Well, one reason is that they've been bailed out a few times now. They figure they can just run the business irresponsibly with no concession given to potential disasters or bad times. They don't innovate, they don't plan, they run the company as a big bureacratic behemeth to get the most profit then can immediately. Long term planning is non-existent, because they figure the taxpayers will come rescue their sorry asses when the shit hits the fan.

The people that make these decisions have no incentive to make long range plans either. With CEO and boardroom compensation in the millions, or tens of millions of dollars, it only takes a few years for the people at the top to rake in enough money to last a lifetime. Their focus is all the profit they can squeeze out of the company as fast as possible. That's what best benefits them, and that's what best benefits their biggest stockholders. (Smaller stockholders are of no consequence)

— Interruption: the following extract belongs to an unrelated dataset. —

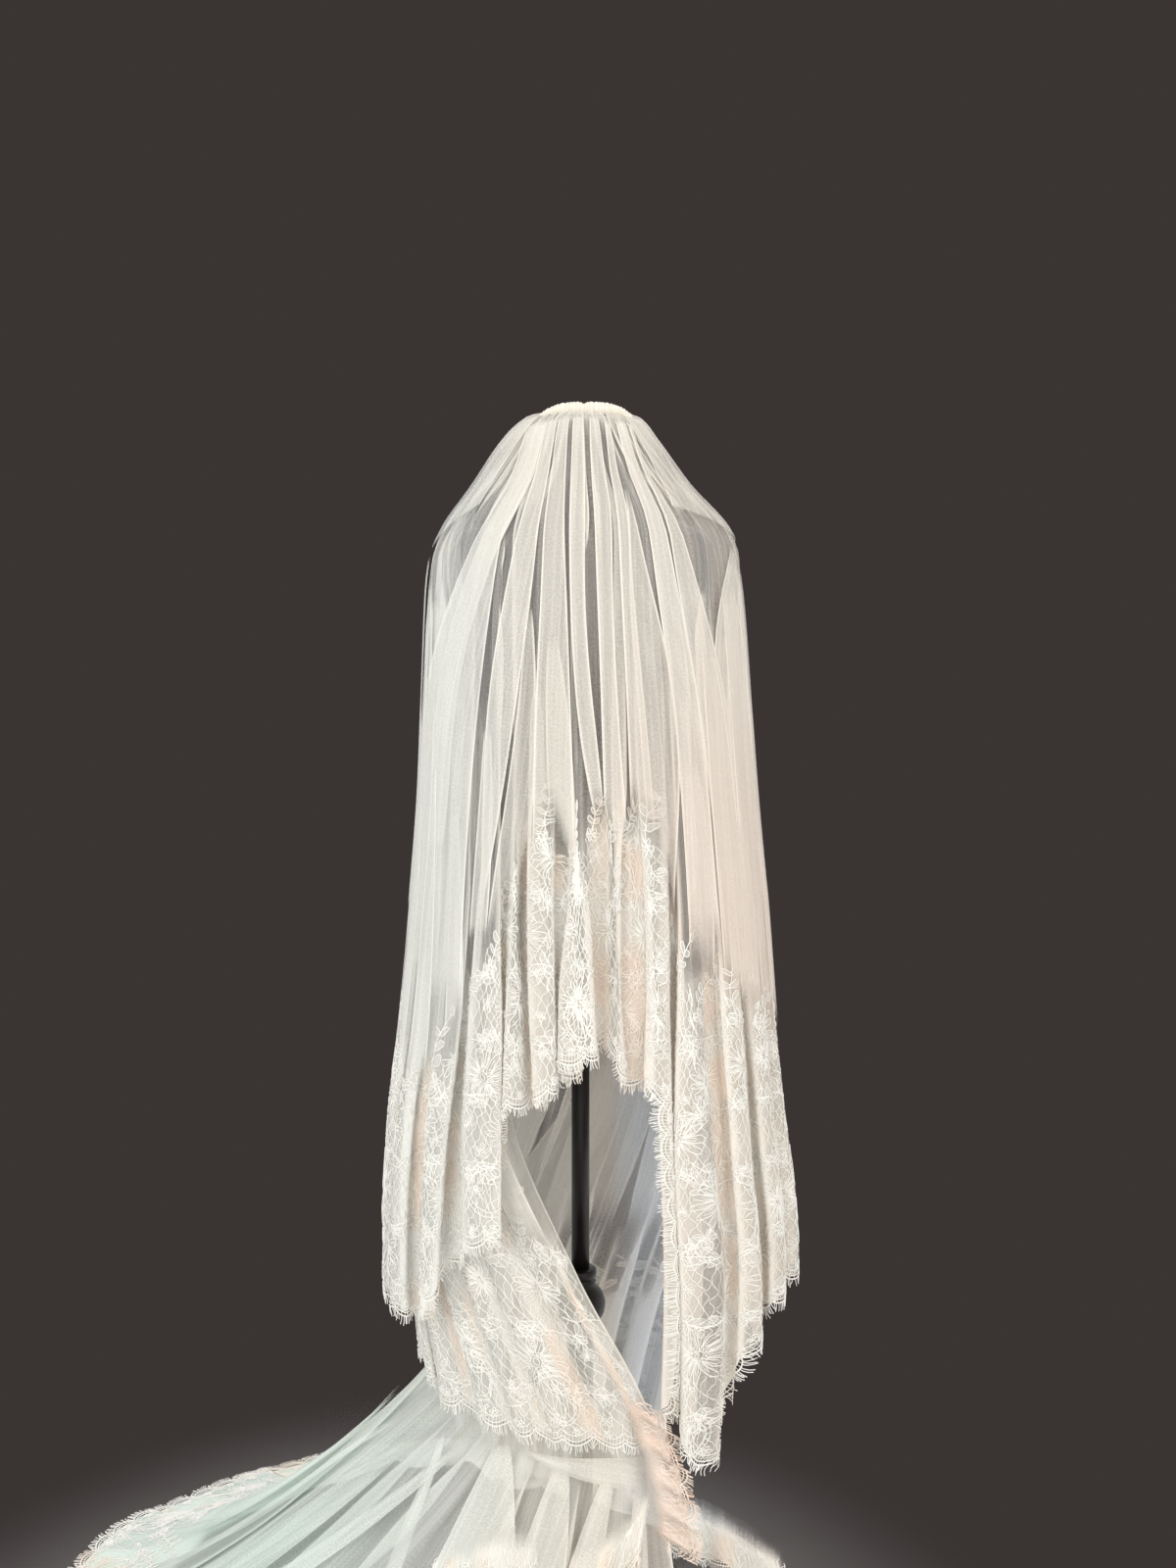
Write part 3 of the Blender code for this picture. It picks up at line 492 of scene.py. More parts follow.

Fifty years ago, the people at the top only earned small percentage of what the rank and file earned at a large company. They were there for the long haul, maybe their entire career. As such they made decisions to keep the company in good shape for their whole working lives, and maybe longer.

These days, only the workers and small investors have such perspectives.

Our corporate culture needs a complete overhaul, and if we can't get it done any other way, then we need to get it done legislatively.